In 1989–90, Eichelberger played in the SPBA's inaugural season. He was 11–5 with a 2.90 ERA and 70 strikeouts for the West Palm Beach Tropics, who were the Southern Division champions and finished with the league's best record. He was named the starting pitcher on the SPBA All-Star first team, and finished third in voting for the league's most valuable player, won by his teammate Ron Washington. (Note: Steve Henderson of St. Petersburg was second.) Their manager, Eichelberger's former Padres manager Dick Williams, was voted the SPBA Manager of the Year. The Tropics lost the championship game 12–4 to St. Petersburg. Eichelberger allowed eight hits and six earned runs in 4 2/3 innings. He spent spring training with the Milwaukee Brewers in 1990 before being cut. Later that year, he played with the SPBA's Sun City team, but the league suspended operations mid-season in December.

==Player profile==
Eichelberger was a power pitcher who relied on his fastball and other hard pitches. "He's got good stuff, but he has to realize he doesn't have to throw too hard to get hitters out," said San Diego pitching coach Norm Sherry. Outfielder Jesse Barfield said that Eichelberger threw three types of fastballs and a hard sinker. He struggled to pitch in the strike zone. "He has the arm, but needs better control", said Cleveland manager Pat Corrales. He had 281 strikeouts and 283 walks in 603 1/3 innings over his MLB career, averaging both 4.2 strikeouts and 4.2 walks per nine innings. Eichelberger was inconsistent, throwing a good game followed by a bad one.
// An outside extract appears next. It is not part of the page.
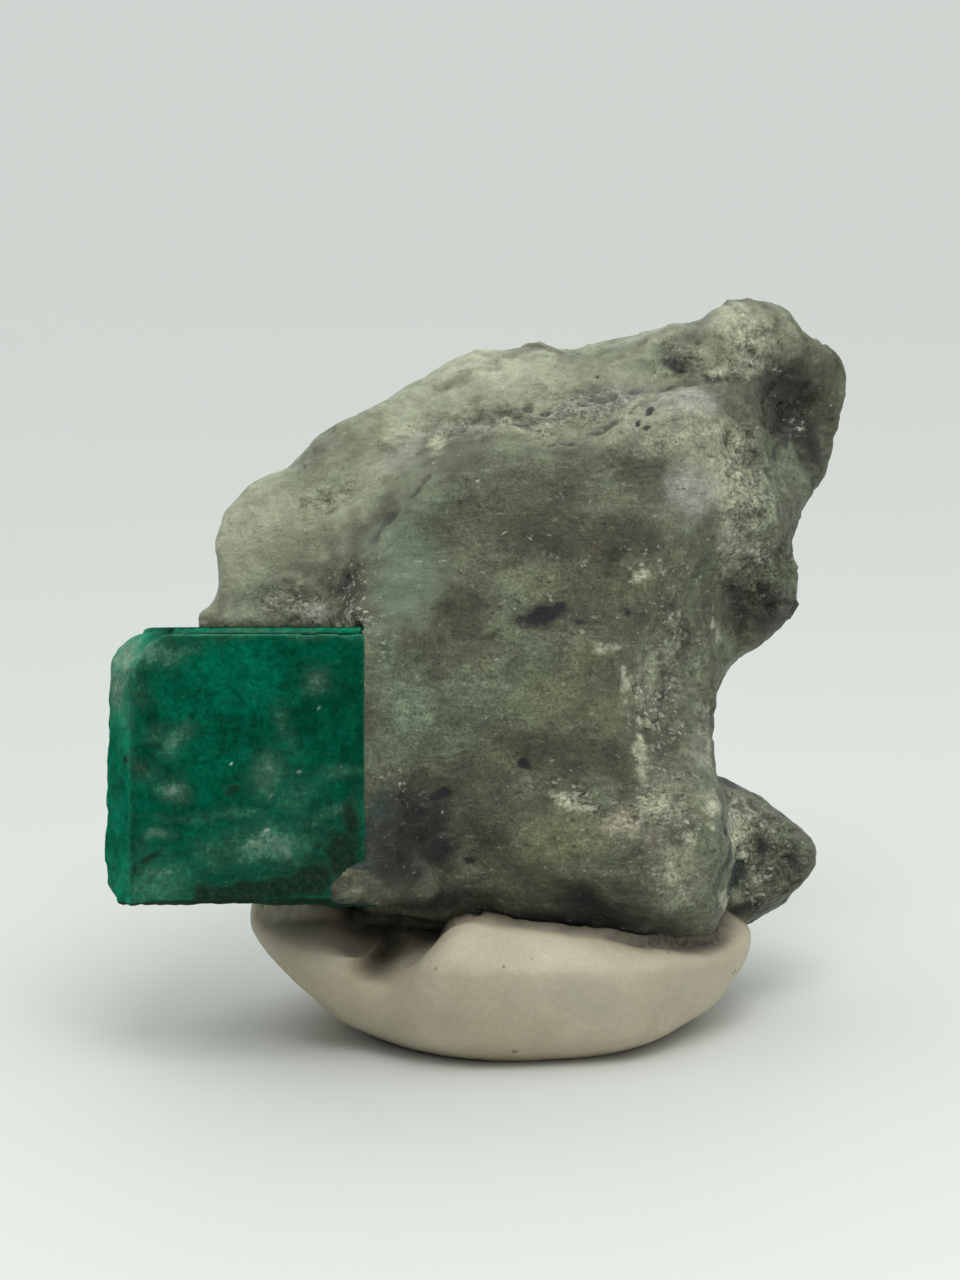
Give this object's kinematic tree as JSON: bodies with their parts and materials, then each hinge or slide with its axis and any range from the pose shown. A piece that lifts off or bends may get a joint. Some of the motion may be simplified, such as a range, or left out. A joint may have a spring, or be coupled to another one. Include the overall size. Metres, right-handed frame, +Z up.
{
  "type": "raw emerald crystal on matrix",
  "caption": "Six-sided green emerald crystal grown in the side of a pale green schist rock, standing on a pressed lump of display putty.",
  "frame": {"origin": "middle of the putty's flat foot, on the surface that the specimen stands on", "axes": "+Z up, -Y towards the front, where the crystal's flat face shows, +X to the right"},
  "size_m": [0.0251, 0.0163, 0.024],
  "materials": {
    "emerald": "satin",
    "rock": "matte",
    "putty": "matte"
  },
  "bodies": {
    "root": {"emerald_crystal": "emerald", "matrix_rock": "rock", "putty_base": "putty"}
  },
  "joints": []
}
Eichelberger was known for his unusual set position. While most pitchers would come to a standing position with their feet together and bring the ball and glove to their chest or chin, Eichelberger would keep his feet spread apart with his knees bent in a crouch and ball and glove at his belt.

Career statistics
Category: W; L; PCT; ERA; G; GS; CG; SHO; SV; IP; H; ER; R; HR; BB; SO; Ref.
MLB: 26; 36; .419; 4.10; 125; 79; 14; 1; 0; 603.1; 575; 312; 275; 50; 283; 281

==Personal life==
A Black American, Eichelberger was named Juan at the suggestion of a Puerto Rican nurse at the hospital. The surname Eichelberger is from his great grandfather, who was German and Jewish.

Eichelberger's son Jared followed his father into professional baseball, as a RHP originally drafted by the Chicago Cubs in 2001. Eichelberger became the founder and head instructor at Baseball Science, a baseball training program in San Diego, California.